— Begin DATASET CONTENT —

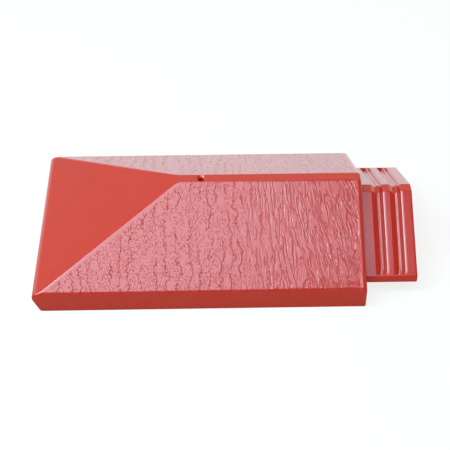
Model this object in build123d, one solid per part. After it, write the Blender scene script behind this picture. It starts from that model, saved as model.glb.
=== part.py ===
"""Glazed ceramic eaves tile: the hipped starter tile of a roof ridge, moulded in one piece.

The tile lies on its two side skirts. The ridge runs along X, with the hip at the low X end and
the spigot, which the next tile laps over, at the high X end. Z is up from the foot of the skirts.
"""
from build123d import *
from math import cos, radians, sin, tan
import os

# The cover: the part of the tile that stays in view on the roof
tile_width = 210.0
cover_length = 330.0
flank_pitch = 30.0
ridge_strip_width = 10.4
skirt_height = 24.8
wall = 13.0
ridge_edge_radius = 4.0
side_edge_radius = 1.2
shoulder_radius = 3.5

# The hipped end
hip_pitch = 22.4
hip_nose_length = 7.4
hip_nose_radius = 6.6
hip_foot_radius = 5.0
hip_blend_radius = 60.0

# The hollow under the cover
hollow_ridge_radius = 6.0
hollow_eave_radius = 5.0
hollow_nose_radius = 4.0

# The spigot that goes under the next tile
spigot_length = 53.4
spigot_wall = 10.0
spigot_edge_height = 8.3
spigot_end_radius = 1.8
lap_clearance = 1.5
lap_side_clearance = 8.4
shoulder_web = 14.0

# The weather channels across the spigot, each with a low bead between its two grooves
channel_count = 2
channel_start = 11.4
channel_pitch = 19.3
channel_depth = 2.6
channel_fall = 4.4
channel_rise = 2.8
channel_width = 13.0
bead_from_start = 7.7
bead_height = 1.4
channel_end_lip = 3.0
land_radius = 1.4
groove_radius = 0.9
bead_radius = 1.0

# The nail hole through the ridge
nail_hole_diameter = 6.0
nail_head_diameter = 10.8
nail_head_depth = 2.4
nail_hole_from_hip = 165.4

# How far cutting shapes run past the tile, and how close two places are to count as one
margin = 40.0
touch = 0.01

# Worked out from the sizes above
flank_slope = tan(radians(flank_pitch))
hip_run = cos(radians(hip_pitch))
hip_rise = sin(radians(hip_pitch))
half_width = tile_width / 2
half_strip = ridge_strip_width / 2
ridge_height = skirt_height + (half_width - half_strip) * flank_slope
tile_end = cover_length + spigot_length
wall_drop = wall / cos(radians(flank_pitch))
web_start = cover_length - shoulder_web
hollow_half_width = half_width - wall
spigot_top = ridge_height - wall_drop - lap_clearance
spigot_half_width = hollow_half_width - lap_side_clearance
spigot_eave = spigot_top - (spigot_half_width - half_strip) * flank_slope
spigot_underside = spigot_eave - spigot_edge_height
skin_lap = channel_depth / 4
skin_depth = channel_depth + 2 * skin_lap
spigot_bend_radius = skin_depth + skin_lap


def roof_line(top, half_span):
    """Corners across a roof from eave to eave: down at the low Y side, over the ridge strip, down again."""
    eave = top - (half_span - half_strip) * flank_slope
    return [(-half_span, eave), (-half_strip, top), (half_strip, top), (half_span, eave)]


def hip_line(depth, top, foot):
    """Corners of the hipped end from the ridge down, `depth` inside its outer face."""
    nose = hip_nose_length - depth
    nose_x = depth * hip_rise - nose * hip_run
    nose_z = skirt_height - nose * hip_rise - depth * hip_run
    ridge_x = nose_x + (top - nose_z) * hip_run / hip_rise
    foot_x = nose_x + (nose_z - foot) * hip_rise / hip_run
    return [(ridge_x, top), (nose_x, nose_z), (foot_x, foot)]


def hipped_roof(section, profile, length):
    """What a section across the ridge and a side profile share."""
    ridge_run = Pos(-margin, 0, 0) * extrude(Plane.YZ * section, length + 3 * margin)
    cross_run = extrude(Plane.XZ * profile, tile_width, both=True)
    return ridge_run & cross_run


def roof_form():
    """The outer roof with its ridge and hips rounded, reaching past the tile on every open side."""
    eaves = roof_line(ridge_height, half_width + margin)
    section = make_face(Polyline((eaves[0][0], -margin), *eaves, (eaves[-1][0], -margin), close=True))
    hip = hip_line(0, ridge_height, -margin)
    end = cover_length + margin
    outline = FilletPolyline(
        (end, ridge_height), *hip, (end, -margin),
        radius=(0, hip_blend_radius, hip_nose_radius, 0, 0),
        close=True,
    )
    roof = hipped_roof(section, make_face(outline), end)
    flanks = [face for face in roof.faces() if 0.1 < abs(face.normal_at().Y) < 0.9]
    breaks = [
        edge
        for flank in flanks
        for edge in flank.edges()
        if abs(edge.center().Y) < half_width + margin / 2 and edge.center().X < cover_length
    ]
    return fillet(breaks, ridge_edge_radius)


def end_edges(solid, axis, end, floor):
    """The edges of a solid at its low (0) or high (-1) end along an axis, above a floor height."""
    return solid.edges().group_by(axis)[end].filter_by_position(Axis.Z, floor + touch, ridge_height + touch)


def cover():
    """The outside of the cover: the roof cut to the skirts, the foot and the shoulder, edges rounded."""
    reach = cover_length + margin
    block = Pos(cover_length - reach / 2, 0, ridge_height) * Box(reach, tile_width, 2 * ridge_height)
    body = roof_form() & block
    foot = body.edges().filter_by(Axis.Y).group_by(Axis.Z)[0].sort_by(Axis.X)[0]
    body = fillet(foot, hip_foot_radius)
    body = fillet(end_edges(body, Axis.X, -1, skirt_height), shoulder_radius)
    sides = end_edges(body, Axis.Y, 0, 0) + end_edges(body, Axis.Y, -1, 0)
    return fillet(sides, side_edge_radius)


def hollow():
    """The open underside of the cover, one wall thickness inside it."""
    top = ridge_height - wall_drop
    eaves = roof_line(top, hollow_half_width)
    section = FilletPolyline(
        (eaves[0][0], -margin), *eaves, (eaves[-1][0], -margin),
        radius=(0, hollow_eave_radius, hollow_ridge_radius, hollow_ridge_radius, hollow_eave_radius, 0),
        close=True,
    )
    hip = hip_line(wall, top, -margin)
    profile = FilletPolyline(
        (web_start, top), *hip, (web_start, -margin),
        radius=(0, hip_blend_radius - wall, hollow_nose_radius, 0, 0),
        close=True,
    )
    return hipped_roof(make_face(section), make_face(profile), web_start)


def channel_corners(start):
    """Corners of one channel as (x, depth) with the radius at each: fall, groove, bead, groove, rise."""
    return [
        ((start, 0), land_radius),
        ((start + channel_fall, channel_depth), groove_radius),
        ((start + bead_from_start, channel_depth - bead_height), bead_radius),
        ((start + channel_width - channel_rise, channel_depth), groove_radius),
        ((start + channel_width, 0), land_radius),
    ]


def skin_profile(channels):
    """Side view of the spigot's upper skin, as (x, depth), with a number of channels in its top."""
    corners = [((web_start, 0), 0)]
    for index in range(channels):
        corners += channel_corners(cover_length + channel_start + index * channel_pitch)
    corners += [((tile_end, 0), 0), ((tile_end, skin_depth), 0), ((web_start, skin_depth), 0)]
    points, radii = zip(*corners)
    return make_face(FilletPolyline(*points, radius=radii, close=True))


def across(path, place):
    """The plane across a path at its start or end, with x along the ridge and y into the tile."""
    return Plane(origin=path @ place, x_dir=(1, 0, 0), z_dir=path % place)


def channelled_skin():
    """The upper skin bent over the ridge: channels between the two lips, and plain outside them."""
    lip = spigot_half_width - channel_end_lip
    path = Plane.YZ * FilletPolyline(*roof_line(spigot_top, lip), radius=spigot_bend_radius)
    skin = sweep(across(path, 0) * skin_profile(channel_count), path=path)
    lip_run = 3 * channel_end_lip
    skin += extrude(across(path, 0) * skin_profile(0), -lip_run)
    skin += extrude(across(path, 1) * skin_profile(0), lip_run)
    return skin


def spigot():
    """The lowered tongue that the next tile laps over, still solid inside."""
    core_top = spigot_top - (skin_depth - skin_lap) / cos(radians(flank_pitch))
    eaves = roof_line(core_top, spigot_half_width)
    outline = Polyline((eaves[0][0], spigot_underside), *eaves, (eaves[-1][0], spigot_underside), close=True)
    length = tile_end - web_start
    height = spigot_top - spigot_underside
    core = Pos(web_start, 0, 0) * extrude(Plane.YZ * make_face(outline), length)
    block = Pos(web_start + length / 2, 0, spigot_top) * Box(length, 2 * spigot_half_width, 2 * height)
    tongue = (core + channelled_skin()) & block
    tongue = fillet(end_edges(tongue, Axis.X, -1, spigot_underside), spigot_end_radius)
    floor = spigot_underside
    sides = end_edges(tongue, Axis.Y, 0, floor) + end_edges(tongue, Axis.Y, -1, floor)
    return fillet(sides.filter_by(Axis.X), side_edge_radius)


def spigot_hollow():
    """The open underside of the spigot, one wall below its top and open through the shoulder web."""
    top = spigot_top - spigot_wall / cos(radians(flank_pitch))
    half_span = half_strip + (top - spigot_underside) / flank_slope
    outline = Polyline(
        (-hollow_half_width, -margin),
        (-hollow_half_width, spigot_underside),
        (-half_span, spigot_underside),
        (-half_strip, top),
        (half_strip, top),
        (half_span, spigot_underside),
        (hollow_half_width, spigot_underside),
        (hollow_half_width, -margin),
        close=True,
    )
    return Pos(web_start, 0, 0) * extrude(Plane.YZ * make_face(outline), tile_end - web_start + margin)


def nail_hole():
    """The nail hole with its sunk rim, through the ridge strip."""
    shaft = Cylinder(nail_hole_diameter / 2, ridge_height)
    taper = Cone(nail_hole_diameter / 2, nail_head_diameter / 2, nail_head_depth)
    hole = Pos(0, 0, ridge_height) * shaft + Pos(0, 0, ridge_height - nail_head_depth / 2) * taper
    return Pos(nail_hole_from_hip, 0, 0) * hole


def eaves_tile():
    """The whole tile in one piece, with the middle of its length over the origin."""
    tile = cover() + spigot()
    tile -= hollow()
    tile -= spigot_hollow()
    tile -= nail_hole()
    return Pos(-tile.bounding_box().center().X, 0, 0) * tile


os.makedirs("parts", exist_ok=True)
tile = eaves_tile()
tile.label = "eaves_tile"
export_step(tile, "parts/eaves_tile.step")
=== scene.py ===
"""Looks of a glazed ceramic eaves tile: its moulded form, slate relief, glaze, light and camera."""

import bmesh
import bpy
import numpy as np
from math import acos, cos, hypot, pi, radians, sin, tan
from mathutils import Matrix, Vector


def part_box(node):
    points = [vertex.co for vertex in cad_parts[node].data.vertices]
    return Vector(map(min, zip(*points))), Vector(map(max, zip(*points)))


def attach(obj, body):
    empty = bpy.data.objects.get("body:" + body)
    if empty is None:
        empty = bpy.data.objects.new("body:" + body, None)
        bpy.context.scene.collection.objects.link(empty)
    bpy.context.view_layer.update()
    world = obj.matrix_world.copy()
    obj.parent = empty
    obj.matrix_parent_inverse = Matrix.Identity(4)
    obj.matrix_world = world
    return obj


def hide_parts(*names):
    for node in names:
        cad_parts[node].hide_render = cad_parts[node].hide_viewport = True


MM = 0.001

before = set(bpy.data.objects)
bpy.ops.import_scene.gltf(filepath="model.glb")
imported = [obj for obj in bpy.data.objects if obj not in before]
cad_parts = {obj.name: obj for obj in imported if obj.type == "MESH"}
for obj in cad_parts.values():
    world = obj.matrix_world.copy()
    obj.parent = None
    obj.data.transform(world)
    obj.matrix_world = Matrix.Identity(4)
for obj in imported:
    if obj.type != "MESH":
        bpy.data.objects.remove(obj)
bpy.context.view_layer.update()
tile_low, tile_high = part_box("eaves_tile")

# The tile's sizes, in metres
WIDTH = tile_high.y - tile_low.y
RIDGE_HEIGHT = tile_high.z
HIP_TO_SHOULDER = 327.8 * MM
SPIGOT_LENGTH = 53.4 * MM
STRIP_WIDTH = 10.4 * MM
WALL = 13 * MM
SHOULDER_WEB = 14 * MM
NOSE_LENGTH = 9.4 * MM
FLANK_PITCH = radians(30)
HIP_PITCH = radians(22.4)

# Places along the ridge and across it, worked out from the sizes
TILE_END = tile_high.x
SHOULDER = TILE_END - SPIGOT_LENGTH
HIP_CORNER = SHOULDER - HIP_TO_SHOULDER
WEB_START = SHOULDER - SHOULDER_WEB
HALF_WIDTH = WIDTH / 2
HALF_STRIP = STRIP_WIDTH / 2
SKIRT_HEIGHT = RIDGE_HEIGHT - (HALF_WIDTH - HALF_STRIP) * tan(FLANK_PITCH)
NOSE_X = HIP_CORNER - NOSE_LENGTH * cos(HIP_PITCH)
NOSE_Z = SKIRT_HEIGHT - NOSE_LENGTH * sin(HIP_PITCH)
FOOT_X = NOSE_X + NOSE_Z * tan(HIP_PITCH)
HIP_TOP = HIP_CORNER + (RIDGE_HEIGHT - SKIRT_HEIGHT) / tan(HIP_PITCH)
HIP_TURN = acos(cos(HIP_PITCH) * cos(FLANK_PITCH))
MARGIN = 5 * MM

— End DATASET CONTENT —
— Begin DATASET CONTENT —

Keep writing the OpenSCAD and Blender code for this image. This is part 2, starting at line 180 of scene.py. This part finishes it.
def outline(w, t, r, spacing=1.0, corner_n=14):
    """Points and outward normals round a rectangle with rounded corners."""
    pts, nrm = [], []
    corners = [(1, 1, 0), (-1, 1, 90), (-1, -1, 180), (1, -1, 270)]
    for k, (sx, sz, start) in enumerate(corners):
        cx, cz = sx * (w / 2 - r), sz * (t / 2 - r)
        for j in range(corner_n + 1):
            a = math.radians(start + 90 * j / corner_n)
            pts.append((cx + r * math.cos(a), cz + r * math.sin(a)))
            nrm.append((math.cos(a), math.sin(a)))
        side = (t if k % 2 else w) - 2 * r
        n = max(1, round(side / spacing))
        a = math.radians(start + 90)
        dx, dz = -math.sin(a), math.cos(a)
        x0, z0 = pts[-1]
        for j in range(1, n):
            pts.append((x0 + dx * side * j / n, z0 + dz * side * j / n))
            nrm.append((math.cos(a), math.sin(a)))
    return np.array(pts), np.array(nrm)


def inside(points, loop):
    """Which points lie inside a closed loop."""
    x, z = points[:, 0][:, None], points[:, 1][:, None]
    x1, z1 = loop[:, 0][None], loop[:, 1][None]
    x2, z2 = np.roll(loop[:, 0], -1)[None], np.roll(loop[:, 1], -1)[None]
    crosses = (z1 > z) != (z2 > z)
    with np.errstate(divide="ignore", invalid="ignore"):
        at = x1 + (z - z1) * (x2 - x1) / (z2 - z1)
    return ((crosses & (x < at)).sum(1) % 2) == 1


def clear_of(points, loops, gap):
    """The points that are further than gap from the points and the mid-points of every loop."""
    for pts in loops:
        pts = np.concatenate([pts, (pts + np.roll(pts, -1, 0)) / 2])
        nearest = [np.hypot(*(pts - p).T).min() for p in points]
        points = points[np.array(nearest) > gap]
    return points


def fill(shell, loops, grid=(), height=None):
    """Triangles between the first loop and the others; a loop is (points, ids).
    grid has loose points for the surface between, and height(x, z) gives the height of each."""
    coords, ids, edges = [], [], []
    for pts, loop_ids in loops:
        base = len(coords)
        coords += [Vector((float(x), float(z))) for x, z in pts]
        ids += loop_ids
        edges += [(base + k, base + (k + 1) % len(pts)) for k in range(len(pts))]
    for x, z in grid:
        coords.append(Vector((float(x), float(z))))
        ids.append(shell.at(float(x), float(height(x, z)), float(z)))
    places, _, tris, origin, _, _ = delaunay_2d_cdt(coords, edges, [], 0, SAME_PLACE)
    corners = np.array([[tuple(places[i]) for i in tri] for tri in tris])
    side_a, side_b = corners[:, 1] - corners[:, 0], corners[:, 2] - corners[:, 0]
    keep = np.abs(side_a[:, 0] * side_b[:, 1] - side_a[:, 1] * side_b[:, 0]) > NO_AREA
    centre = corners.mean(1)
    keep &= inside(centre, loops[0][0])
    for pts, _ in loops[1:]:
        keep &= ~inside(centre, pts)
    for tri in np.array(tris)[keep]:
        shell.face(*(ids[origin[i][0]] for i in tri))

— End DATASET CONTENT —

__THE TASK__: Begin at the line that has "hole = Pos(0, 0, ridge_height)" in the entries above; stop after the line that has "for node in". Transcribe exactly those lines and no others.

__RESULT OF THIS EXERCISE__:
    hole = Pos(0, 0, ridge_height) * shaft + Pos(0, 0, ridge_height - nail_head_depth / 2) * taper
    return Pos(nail_hole_from_hip, 0, 0) * hole


def eaves_tile():
    """The whole tile in one piece, with the middle of its length over the origin."""
    tile = cover() + spigot()
    tile -= hollow()
    tile -= spigot_hollow()
    tile -= nail_hole()
    return Pos(-tile.bounding_box().center().X, 0, 0) * tile


os.makedirs("parts", exist_ok=True)
tile = eaves_tile()
tile.label = "eaves_tile"
export_step(tile, "parts/eaves_tile.step")
=== scene.py ===
"""Looks of a glazed ceramic eaves tile: its moulded form, slate relief, glaze, light and camera."""

import bmesh
import bpy
import numpy as np
from math import acos, cos, hypot, pi, radians, sin, tan
from mathutils import Matrix, Vector


def part_box(node):
    points = [vertex.co for vertex in cad_parts[node].data.vertices]
    return Vector(map(min, zip(*points))), Vector(map(max, zip(*points)))


def attach(obj, body):
    empty = bpy.data.objects.get("body:" + body)
    if empty is None:
        empty = bpy.data.objects.new("body:" + body, None)
        bpy.context.scene.collection.objects.link(empty)
    bpy.context.view_layer.update()
    world = obj.matrix_world.copy()
    obj.parent = empty
    obj.matrix_parent_inverse = Matrix.Identity(4)
    obj.matrix_world = world
    return obj


def hide_parts(*names):
    for node in names:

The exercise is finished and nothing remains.